Hi all, article author here.

My background is I wrote emulators for 24 systems and counting (higan and bsnes), and I want to try my hand at technical writing, in hopes of encouraging more people to get involved with emulation. I'll hopefully get better over time and with more feedback.

I'll be writing more about video emulation in the near future. I would like to cover techniques for interframe blending (the flickering shadow), composite artifacts (the waterfalls in Sonic the Hedgehog), color bleed (translucency in Kirby's Dream Land 3), screen curvature, scanlines, color subcarriers (and how shifting it causes shakiness you see in composite video), interlacing, phosphor decay, phosphor glow, aperture grilles, non-1:1 RGB pixel layouts (Game Gear LCD), etc.

I'm intending to write about all things emulation there, in fact. I want to cover input latency reduction/mitigation, removing audio aliasing above the Nyquist limit using FIR and IIR low-pass filters, designing thread schedulers and priority queues, provide mirroring and organizing of PDF datasheets for all the ICs used in retro gaming systems, etc.

Basically, I want to cover all the stuff you don't usually find in "how to write an emulator" tutorials. All the polishing stuff that takes a new emulator to a well-polished emulator.

It's not ready yet (the site is brand new), but I'll have an RSS feed at byuu.net/feed in a couple of days if anyone's interested in this sort of content.

Thanks for reading ^-^

I grew up coding demo effects on the C64 and the Amiga.

I always loved how the vblank synced ultra-smooth graphics slide over the screen while the CRT had a sort of magical "glow" to the picture.

I sit here by a nice iMac but often feel like that magical glow just isn't there even though the picture is 1000 times better than my old television I used.

Is there some kind of effect that can be applied to achieve this glow on a good LCD screen?

Or maybe it's just the lying of the nostalgia of childhood memories?

Phosphor glow is one of my favorite effects. One of these days I'd really love to have a software-mode C++ filter for that.

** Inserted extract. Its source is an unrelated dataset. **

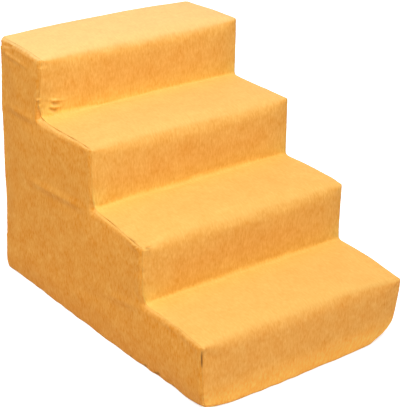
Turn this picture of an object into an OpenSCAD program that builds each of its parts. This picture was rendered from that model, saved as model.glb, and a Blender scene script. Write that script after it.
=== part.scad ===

It can be done through filtering, but it's really hard to make it look good. A person named Psiga made this mock-up for Secret of Mana in Photoshop that has always astounded me: https://sites.google.com/site/psigamp3/PhosphorSimTest1.jpg

Unfortunately, no one's been able to figure out exactly how it was made to replicate it in software. But something like it would really add a lot.

There are however really good CRT simulation pixel shaders, such as CRT-Royale: http://emulation.gametechwiki.com/index.php/CRT-Royale

> Unfortunately, no one's been able to figure out exactly how it was made to replicate it in software.

Could that be due to something like the phosphor glow having non-linear properties or something?

Look at CRT draw in slow motion. You have an ultra bright flash, then an alarmingly quick phosphor glow falloff.

You'd need, basically, a high hz HDR monitor with an actual sub-ms response time... so you can superbright blink the character, essentially black framing it.

The rest of the actual softness of the glow can be emulated conventionally with shaders (there are some super swanky terminals and emulators that have that part already done).